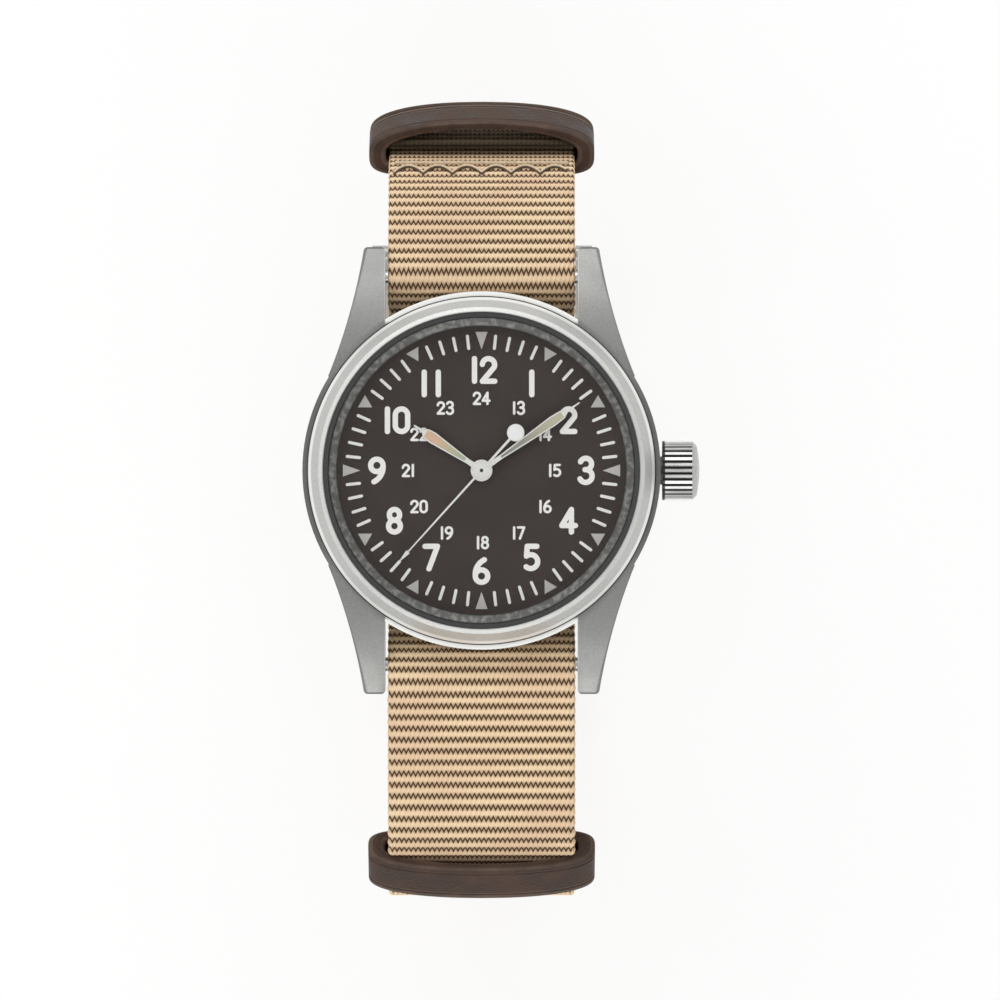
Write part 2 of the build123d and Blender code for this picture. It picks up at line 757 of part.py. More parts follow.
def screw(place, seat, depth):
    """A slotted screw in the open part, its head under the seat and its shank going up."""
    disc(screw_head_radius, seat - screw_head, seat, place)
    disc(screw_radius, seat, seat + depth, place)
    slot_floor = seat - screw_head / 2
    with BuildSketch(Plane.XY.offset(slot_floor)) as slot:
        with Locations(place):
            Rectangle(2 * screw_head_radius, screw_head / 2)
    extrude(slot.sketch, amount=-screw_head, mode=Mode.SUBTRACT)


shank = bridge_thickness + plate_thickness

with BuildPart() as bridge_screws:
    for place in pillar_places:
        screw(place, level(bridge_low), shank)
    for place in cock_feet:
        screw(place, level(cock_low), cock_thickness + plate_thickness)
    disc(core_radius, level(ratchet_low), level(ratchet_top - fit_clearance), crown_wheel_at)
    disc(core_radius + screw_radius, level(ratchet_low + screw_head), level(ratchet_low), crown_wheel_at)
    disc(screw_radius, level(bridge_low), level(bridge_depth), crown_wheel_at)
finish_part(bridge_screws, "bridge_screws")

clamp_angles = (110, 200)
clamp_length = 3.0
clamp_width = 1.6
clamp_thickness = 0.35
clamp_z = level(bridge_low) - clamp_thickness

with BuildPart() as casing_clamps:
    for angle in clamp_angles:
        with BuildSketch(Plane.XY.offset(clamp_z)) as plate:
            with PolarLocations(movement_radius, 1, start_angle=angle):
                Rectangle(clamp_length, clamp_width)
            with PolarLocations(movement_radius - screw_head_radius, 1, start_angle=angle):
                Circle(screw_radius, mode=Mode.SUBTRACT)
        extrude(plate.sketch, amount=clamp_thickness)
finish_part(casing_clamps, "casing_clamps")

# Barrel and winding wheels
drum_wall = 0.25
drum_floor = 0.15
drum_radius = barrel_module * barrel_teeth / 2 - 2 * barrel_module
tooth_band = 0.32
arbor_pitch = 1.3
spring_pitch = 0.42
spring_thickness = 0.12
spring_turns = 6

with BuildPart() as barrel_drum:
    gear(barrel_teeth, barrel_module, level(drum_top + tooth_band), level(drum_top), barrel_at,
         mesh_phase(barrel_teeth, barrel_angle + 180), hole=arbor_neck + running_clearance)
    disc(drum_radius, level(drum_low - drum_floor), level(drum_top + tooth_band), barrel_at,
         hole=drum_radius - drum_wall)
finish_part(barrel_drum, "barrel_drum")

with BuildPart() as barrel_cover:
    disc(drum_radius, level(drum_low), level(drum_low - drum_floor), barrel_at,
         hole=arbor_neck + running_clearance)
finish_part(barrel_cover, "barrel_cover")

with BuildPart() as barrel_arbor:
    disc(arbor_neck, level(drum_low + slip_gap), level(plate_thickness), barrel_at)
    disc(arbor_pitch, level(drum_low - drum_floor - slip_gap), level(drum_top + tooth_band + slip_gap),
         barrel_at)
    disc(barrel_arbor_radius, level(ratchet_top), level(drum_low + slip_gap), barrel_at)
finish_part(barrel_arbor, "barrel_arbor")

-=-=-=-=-

> What you need to do
Every line of the data above should be reproduced word for word.

> Full output
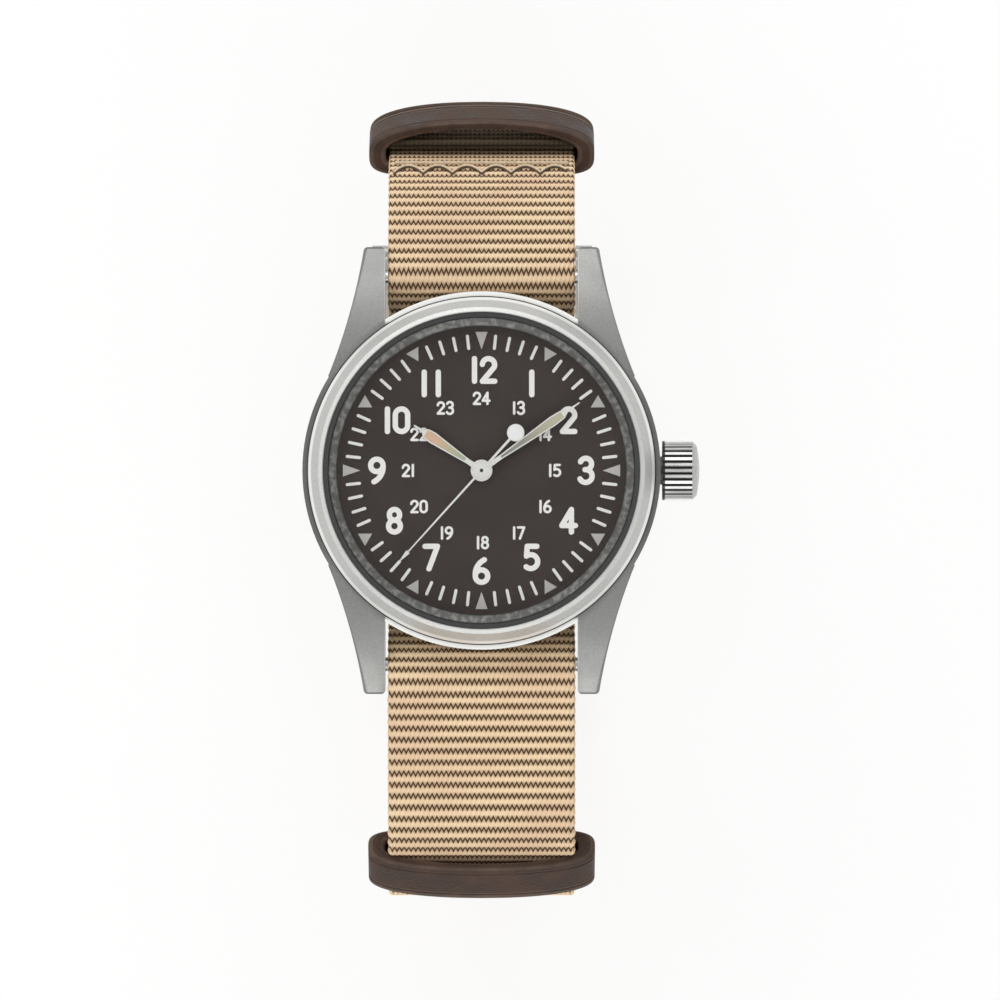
Write part 2 of the build123d and Blender code for this picture. It picks up at line 757 of part.py. More parts follow.
def screw(place, seat, depth):
    """A slotted screw in the open part, its head under the seat and its shank going up."""
    disc(screw_head_radius, seat - screw_head, seat, place)
    disc(screw_radius, seat, seat + depth, place)
    slot_floor = seat - screw_head / 2
    with BuildSketch(Plane.XY.offset(slot_floor)) as slot:
        with Locations(place):
            Rectangle(2 * screw_head_radius, screw_head / 2)
    extrude(slot.sketch, amount=-screw_head, mode=Mode.SUBTRACT)


shank = bridge_thickness + plate_thickness

with BuildPart() as bridge_screws:
    for place in pillar_places:
        screw(place, level(bridge_low), shank)
    for place in cock_feet:
        screw(place, level(cock_low), cock_thickness + plate_thickness)
    disc(core_radius, level(ratchet_low), level(ratchet_top - fit_clearance), crown_wheel_at)
    disc(core_radius + screw_radius, level(ratchet_low + screw_head), level(ratchet_low), crown_wheel_at)
    disc(screw_radius, level(bridge_low), level(bridge_depth), crown_wheel_at)
finish_part(bridge_screws, "bridge_screws")

clamp_angles = (110, 200)
clamp_length = 3.0
clamp_width = 1.6
clamp_thickness = 0.35
clamp_z = level(bridge_low) - clamp_thickness

with BuildPart() as casing_clamps:
    for angle in clamp_angles:
        with BuildSketch(Plane.XY.offset(clamp_z)) as plate:
            with PolarLocations(movement_radius, 1, start_angle=angle):
                Rectangle(clamp_length, clamp_width)
            with PolarLocations(movement_radius - screw_head_radius, 1, start_angle=angle):
                Circle(screw_radius, mode=Mode.SUBTRACT)
        extrude(plate.sketch, amount=clamp_thickness)
finish_part(casing_clamps, "casing_clamps")

# Barrel and winding wheels
drum_wall = 0.25
drum_floor = 0.15
drum_radius = barrel_module * barrel_teeth / 2 - 2 * barrel_module
tooth_band = 0.32
arbor_pitch = 1.3
spring_pitch = 0.42
spring_thickness = 0.12
spring_turns = 6

with BuildPart() as barrel_drum:
    gear(barrel_teeth, barrel_module, level(drum_top + tooth_band), level(drum_top), barrel_at,
         mesh_phase(barrel_teeth, barrel_angle + 180), hole=arbor_neck + running_clearance)
    disc(drum_radius, level(drum_low - drum_floor), level(drum_top + tooth_band), barrel_at,
         hole=drum_radius - drum_wall)
finish_part(barrel_drum, "barrel_drum")

with BuildPart() as barrel_cover:
    disc(drum_radius, level(drum_low), level(drum_low - drum_floor), barrel_at,
         hole=arbor_neck + running_clearance)
finish_part(barrel_cover, "barrel_cover")

with BuildPart() as barrel_arbor:
    disc(arbor_neck, level(drum_low + slip_gap), level(plate_thickness), barrel_at)
    disc(arbor_pitch, level(drum_low - drum_floor - slip_gap), level(drum_top + tooth_band + slip_gap),
         barrel_at)
    disc(barrel_arbor_radius, level(ratchet_top), level(drum_low + slip_gap), barrel_at)
finish_part(barrel_arbor, "barrel_arbor")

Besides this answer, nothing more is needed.